Hannah Maynard | |
---|---|
Born |
Hannah Hatherly January 17, 1834 Bude, Cornwall |
Died | May 15, 1918 Victoria, British Columbia |
(aged 84)
Known for | Photography |
Spouse(s) | Richard Maynard |
Hannah Hatherly Maynard (Bude, 1834 – Victoria, 1918) was a Canadian photographer best known for her portrait work and experimental photography involving photomontage and multiple exposures. She also photographed people using techniques that made them appear as statuary: on columns or posing as if they were made of stone.

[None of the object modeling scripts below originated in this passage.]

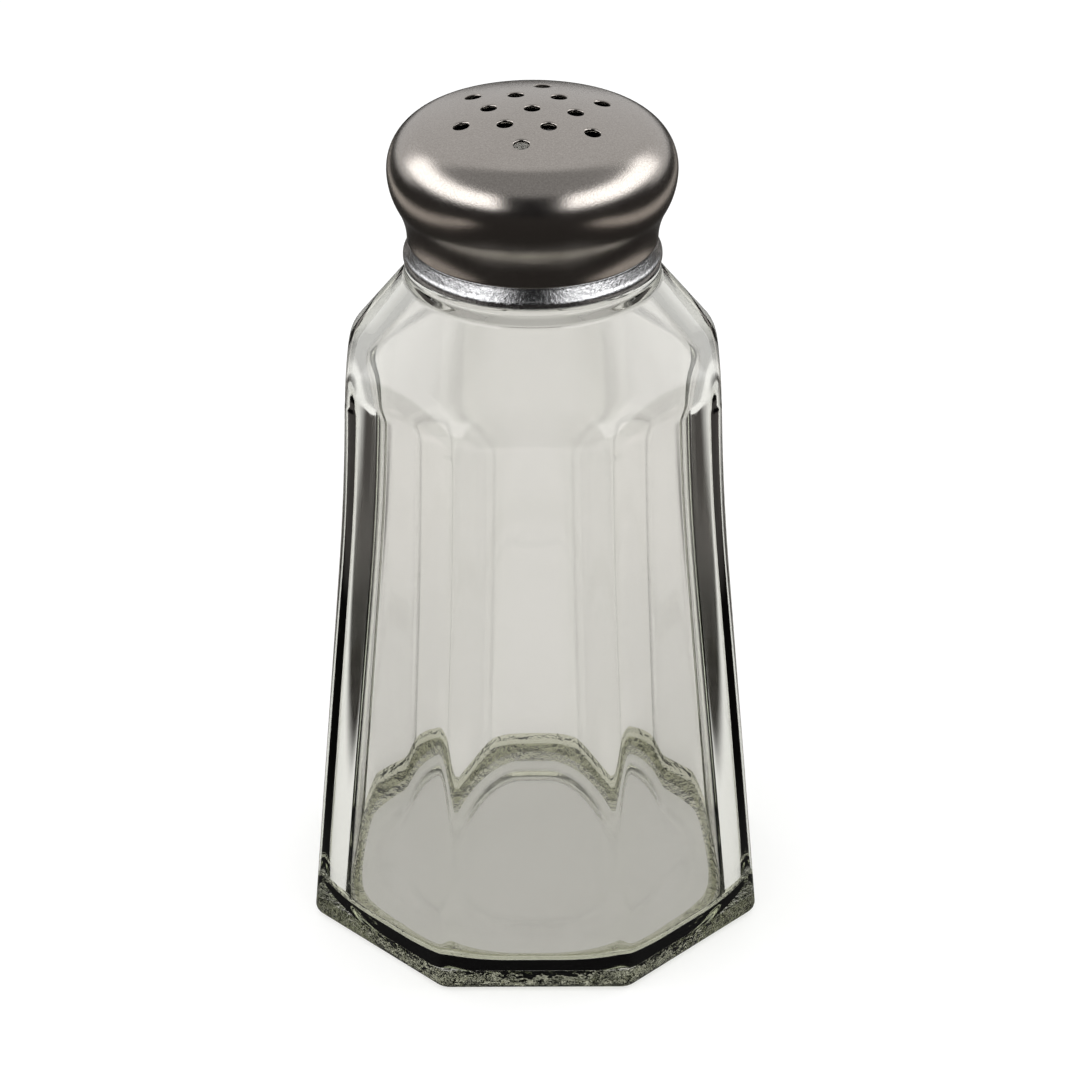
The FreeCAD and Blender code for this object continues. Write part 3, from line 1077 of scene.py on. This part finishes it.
@dataclass
class CapShell:
    """The pressed steel shell with its domed, perforated top."""

    around: int = 256
    metal: float = 0.45
    apex_height: float = 98.4
    dome_radius: float = 44.5
    cap_radius: float = 15.9
    wide_height: float = 91.57
    under_round: float = 8.1
    waist_radius: float = 13.83
    seam_height: float = 83.35
    lip_round: float = 0.2
    plate_radius: float = 10.4
    hole_radius: float = 0.88
    hole_lip: float = 0.26
    lip_fall: float = 0.6
    lip_rows: int = 6
    punch_end: float = 0.6
    burr_end: float = 0.85
    burr: float = 0.02
    hole_pitch: float = 4.73
    hole_turn: float = -8.0
    hole_sides: int = 40
    mesh_step: float = 0.42
    edge_margin: float = 0.55
    lip_margin: float = 0.6
    lip_metal: float = 0.9

    def rim_round(self) -> float:
        """Return the radius of the rounded rim that meets the dome smoothly.

        Returns:
            The radius in millimetres.
        """
        rise = self.wide_height - self.apex_height + self.dome_radius
        span = 2 * (self.cap_radius - self.dome_radius)
        return (self.cap_radius ** 2 + rise ** 2 - self.dome_radius ** 2) / span

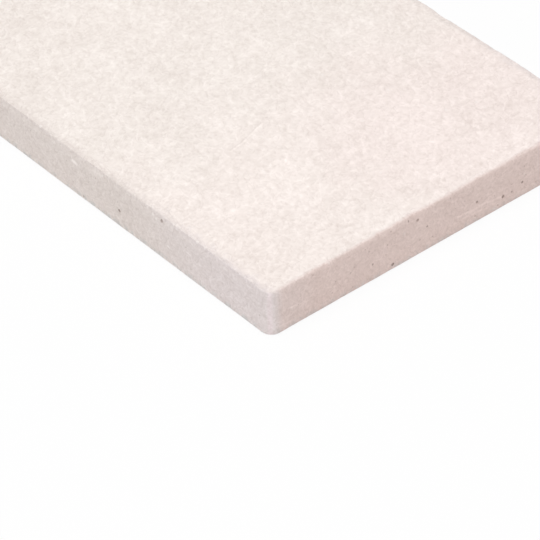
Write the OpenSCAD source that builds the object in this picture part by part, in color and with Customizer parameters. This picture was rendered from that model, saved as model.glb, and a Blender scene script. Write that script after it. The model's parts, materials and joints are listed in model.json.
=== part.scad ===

She was born in 1834 as Hannah Hatherly, in Bude, Cornwall. Hannah married in 1852 Richard Maynard, an apprentice boot-maker, and in the same year they emigrated to Bowmanville in Canada West (present-day Ontario), where four of their five children were born. In 1858, Richard joined the exodus of gold-seekers on the Fraser River in British Columbia, and his venture appears to have been profitable. While her husband was out west, Hannah learned the basics of photography, most likely from R & H O'Hara Photographers, in Bowmanville. After selling the boot store, in 1862 the family moved to Victoria on the Colony of Vancouver Island. Richard soon left for the Stikine River to take up placer mining, and it is believed that in 1862 Hannah opened up her first photographic studio, Mrs. R. Maynard's Photographic Gallery. Upon his return home in 1863, Richard found his wife successfully entrenched as a photographer, and by 1864 Hannah had taught her husband the principles of photography while he operated a second boot store.
In the ensuing years, Hannah and Richard Maynard had contrasting photographic specialties. Hannah was best known for her portrait work and at the same time managed darkroom affairs and studio promotion, while Richard focused almost exclusively on outdoor photography. The couple frequently traveled together, in 1875 to purchase photographic equipment in San Francisco, in 1879 on a pleasure cruise around Vancouver Island, and to Banff in the late 1880s. Hannah also made a solo trip to the Queen Charlotte Islands sometime in the same decade. Richard continued to travel on his own, to Alaska three times, and throughout British Columbia, sometimes sponsored by government commissions, and in 1892 he traveled to the Pribilof Islands in the Bering Sea. While they published their photographs under separate imprints, it is sometimes unclear in the case of landscape views whether Hannah or Richard was the photographer.